__RECORDS PROVIDED__
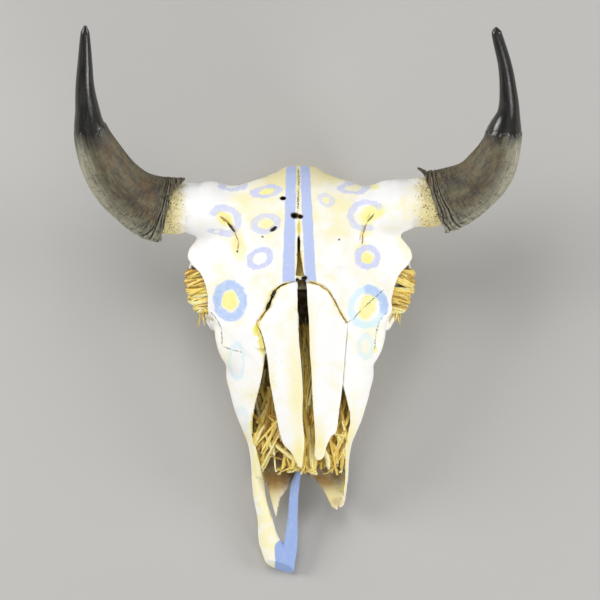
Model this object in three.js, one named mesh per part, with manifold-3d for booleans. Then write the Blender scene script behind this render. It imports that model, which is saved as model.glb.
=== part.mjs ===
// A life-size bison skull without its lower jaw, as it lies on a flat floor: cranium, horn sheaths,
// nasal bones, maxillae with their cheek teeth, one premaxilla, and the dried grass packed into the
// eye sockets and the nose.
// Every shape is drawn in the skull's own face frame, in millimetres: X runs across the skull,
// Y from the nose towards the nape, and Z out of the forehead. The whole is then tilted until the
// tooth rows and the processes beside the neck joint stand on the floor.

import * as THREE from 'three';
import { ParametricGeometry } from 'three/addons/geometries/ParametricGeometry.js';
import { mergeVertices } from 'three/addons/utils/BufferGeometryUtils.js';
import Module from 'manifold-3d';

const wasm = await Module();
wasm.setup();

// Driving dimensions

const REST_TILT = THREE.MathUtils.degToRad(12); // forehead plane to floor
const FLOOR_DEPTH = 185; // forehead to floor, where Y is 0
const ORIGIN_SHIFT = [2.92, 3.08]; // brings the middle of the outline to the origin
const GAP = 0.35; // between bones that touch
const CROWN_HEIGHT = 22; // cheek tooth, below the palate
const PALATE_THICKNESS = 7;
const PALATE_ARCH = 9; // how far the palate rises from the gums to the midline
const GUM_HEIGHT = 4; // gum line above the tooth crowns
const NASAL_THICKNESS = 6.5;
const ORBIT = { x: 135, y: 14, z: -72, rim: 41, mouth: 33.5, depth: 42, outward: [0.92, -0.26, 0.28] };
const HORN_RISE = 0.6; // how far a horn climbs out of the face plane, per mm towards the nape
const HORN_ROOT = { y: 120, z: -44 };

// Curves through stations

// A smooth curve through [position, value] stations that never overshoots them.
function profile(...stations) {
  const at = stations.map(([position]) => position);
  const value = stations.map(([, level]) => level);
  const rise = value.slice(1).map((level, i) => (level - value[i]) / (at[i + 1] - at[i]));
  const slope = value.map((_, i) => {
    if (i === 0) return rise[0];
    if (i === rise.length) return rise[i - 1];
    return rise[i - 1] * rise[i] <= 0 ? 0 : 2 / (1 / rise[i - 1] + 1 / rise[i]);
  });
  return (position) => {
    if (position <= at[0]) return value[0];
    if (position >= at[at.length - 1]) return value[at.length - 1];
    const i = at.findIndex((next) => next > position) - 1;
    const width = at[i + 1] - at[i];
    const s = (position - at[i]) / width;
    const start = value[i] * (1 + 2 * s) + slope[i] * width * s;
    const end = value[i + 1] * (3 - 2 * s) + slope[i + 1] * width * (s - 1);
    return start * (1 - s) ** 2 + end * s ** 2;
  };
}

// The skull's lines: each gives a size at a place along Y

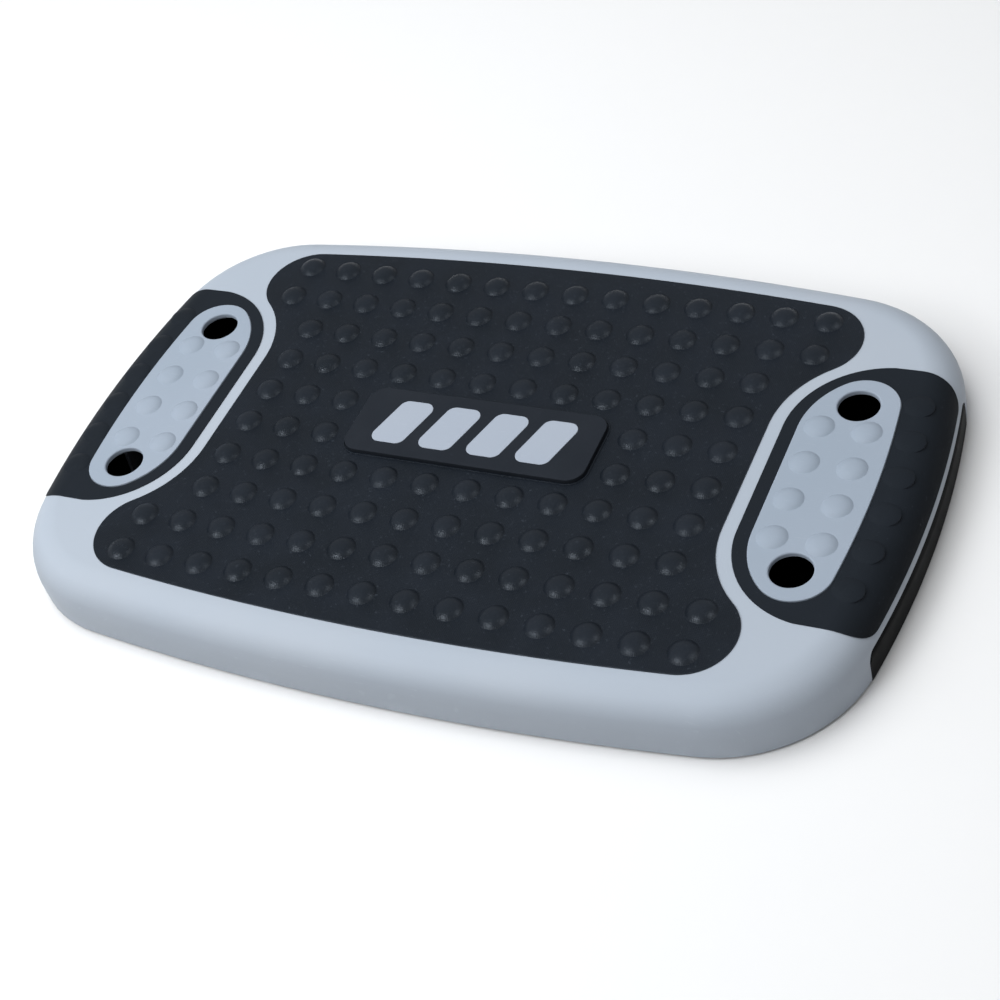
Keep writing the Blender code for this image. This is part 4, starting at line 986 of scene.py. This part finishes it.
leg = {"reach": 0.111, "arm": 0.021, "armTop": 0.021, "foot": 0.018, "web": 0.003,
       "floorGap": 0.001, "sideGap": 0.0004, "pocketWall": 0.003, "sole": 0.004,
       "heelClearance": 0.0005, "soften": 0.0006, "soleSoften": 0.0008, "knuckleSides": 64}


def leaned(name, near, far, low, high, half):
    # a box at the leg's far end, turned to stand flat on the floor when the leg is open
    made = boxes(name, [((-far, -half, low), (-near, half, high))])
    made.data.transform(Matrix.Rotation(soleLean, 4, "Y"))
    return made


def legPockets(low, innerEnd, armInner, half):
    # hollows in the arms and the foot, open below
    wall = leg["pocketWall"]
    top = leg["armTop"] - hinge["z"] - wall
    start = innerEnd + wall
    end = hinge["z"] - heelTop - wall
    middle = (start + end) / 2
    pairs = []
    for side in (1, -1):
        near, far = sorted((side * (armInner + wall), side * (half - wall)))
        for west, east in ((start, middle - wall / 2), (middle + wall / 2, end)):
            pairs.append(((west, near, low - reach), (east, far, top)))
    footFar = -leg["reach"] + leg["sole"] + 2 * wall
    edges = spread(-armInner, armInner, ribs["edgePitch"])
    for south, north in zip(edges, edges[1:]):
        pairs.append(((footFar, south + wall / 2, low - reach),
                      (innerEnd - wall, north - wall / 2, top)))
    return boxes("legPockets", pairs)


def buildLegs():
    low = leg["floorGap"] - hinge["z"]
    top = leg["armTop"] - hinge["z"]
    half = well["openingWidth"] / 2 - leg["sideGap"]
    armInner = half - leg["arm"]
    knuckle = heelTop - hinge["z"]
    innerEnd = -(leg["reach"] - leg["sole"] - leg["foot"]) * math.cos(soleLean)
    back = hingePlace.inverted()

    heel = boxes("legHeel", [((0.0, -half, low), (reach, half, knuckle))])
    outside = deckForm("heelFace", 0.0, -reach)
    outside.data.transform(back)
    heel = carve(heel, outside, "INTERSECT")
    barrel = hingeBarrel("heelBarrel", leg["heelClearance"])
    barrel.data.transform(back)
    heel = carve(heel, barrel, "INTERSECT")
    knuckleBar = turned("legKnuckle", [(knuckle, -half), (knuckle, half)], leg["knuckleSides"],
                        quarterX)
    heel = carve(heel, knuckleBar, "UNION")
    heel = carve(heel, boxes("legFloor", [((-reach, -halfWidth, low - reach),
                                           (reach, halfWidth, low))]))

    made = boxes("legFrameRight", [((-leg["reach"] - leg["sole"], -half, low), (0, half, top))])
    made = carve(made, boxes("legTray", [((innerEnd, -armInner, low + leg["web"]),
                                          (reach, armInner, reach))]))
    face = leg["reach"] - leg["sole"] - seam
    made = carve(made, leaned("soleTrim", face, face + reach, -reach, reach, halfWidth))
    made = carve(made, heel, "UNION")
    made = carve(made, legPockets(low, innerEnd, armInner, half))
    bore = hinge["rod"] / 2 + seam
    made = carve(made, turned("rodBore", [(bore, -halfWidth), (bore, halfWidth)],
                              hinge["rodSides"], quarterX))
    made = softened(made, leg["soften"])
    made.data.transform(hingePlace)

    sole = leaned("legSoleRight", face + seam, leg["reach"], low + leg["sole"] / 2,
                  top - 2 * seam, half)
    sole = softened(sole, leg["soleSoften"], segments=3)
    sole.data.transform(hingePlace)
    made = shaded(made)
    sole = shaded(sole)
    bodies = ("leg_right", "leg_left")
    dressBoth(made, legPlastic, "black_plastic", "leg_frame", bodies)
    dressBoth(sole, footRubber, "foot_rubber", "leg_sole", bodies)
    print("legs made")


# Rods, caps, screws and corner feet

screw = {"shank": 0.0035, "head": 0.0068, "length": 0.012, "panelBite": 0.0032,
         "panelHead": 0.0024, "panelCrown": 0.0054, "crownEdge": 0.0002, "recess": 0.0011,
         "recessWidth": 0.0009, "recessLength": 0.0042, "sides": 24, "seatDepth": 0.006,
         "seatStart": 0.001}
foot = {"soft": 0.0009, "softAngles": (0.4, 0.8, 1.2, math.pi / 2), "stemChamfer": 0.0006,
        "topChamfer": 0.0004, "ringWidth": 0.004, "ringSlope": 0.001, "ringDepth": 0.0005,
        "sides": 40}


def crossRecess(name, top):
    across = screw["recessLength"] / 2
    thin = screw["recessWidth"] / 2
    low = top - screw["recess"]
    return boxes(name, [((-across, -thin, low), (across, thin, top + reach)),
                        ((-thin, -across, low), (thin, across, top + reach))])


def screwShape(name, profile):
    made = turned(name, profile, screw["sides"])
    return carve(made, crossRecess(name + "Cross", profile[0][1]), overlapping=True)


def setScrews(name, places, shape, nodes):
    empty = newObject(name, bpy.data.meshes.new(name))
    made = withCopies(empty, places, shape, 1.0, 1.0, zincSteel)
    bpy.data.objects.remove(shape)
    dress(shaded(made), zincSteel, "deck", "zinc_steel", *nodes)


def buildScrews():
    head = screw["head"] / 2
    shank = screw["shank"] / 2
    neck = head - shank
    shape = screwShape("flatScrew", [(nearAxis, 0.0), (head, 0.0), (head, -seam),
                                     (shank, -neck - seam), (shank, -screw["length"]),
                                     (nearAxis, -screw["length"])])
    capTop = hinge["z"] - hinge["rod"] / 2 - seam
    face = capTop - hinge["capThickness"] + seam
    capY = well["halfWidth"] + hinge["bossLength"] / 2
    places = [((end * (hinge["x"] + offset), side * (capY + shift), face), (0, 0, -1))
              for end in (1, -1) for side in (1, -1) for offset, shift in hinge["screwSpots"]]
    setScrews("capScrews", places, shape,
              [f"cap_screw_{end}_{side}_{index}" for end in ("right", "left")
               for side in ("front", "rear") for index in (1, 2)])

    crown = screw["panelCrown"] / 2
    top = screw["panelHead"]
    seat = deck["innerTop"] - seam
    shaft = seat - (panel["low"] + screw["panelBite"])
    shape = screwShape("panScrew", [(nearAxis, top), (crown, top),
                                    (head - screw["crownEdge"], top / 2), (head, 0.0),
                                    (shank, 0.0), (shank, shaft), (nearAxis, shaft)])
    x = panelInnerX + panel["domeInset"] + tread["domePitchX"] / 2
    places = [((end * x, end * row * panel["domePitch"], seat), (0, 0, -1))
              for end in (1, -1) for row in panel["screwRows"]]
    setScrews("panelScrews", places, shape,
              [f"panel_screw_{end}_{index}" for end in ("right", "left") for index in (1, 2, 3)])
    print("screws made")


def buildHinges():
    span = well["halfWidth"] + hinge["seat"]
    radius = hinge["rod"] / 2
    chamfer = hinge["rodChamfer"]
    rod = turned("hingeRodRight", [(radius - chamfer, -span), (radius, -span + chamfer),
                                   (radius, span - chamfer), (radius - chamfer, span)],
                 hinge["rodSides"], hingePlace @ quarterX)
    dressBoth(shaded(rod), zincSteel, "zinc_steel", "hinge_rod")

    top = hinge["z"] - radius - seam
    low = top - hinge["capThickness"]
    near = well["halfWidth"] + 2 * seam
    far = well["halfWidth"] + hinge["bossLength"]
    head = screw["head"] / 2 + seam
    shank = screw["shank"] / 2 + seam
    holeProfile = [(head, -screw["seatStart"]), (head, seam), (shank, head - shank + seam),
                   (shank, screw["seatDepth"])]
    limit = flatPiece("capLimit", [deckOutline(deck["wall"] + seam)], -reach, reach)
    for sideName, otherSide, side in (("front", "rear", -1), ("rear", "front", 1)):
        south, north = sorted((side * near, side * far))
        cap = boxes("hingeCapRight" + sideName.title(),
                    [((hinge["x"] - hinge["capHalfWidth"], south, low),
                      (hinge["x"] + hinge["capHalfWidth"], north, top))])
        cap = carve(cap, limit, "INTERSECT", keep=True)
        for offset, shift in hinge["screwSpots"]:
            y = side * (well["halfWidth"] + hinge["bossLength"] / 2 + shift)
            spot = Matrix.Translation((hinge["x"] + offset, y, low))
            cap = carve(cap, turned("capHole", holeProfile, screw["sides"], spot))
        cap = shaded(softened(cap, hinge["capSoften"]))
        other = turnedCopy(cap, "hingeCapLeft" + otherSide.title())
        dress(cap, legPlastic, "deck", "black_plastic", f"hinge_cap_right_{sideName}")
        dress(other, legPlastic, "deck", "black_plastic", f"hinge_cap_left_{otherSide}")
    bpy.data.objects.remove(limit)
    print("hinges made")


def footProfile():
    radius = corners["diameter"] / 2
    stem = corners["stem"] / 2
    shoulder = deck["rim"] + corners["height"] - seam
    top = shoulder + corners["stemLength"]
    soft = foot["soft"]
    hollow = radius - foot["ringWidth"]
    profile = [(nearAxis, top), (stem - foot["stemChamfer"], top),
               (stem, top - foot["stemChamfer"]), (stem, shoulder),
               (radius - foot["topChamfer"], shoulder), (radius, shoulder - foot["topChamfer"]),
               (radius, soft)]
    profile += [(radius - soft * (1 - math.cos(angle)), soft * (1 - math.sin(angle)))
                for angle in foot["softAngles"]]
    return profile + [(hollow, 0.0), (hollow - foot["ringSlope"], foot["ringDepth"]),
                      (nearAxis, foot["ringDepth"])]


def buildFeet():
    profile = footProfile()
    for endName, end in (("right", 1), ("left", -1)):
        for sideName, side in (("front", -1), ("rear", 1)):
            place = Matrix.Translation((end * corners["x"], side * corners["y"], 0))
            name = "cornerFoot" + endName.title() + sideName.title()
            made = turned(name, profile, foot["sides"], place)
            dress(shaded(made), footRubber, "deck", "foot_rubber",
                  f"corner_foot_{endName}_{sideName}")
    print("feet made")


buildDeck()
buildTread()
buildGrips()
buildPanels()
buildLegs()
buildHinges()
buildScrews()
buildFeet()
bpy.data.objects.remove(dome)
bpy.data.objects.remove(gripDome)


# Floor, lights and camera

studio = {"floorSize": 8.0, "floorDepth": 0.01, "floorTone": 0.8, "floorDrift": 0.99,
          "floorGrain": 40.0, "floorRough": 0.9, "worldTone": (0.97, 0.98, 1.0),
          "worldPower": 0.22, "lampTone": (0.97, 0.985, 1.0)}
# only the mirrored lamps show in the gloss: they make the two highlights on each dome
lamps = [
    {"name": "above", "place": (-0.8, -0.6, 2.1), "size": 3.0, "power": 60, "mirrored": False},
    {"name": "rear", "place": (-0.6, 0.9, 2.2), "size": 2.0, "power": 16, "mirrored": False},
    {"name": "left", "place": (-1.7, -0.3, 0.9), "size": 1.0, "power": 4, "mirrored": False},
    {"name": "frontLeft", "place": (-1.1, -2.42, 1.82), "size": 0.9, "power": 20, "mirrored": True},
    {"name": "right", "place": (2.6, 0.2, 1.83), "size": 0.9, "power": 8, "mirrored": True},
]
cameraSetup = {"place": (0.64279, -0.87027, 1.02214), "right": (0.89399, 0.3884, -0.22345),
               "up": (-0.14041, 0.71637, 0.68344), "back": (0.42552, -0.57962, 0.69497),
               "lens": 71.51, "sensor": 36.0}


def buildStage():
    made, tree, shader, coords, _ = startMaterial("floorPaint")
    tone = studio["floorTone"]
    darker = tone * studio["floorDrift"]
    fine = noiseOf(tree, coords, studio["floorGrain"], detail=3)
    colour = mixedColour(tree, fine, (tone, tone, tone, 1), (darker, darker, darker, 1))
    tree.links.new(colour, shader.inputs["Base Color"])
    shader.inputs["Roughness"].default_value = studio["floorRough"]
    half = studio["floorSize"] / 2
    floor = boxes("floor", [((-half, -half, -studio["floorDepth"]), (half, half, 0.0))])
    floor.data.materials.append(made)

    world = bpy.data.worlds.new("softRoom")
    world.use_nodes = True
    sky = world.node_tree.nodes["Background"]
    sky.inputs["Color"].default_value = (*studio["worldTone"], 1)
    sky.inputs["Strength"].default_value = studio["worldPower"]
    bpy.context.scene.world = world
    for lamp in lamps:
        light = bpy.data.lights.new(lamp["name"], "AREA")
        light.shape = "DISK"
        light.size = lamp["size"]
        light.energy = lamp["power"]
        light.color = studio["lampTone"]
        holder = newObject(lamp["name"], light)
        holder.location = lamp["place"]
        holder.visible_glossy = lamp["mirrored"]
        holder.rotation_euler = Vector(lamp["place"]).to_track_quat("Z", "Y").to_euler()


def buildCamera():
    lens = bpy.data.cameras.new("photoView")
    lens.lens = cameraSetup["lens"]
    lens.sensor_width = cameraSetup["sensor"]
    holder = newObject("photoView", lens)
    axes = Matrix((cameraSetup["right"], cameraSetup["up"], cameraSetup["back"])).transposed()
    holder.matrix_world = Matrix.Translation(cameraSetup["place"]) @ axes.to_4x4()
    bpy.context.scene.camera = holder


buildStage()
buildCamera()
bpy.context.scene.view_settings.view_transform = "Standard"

__AIM OF THE TASK__
Give again, word for word, the lines of the listing, starting at its first line and ending with the line containing "on the floor.".

__SOLUTION__
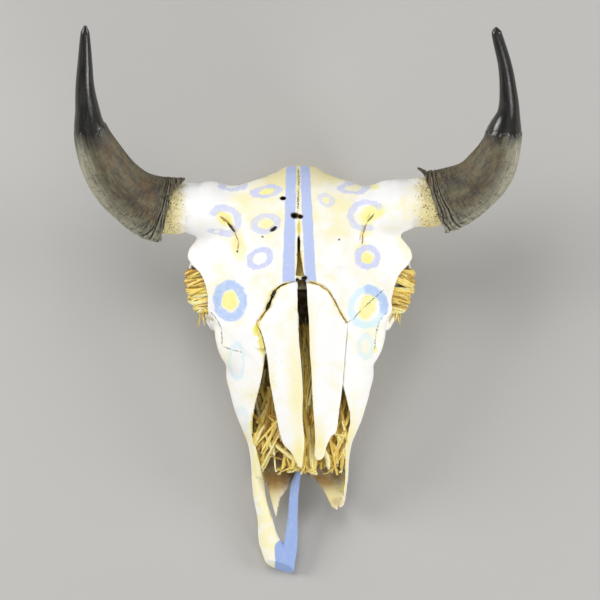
Model this object in three.js, one named mesh per part, with manifold-3d for booleans. Then write the Blender scene script behind this render. It imports that model, which is saved as model.glb.
=== part.mjs ===
// A life-size bison skull without its lower jaw, as it lies on a flat floor: cranium, horn sheaths,
// nasal bones, maxillae with their cheek teeth, one premaxilla, and the dried grass packed into the
// eye sockets and the nose.
// Every shape is drawn in the skull's own face frame, in millimetres: X runs across the skull,
// Y from the nose towards the nape, and Z out of the forehead. The whole is then tilted until the
// tooth rows and the processes beside the neck joint stand on the floor.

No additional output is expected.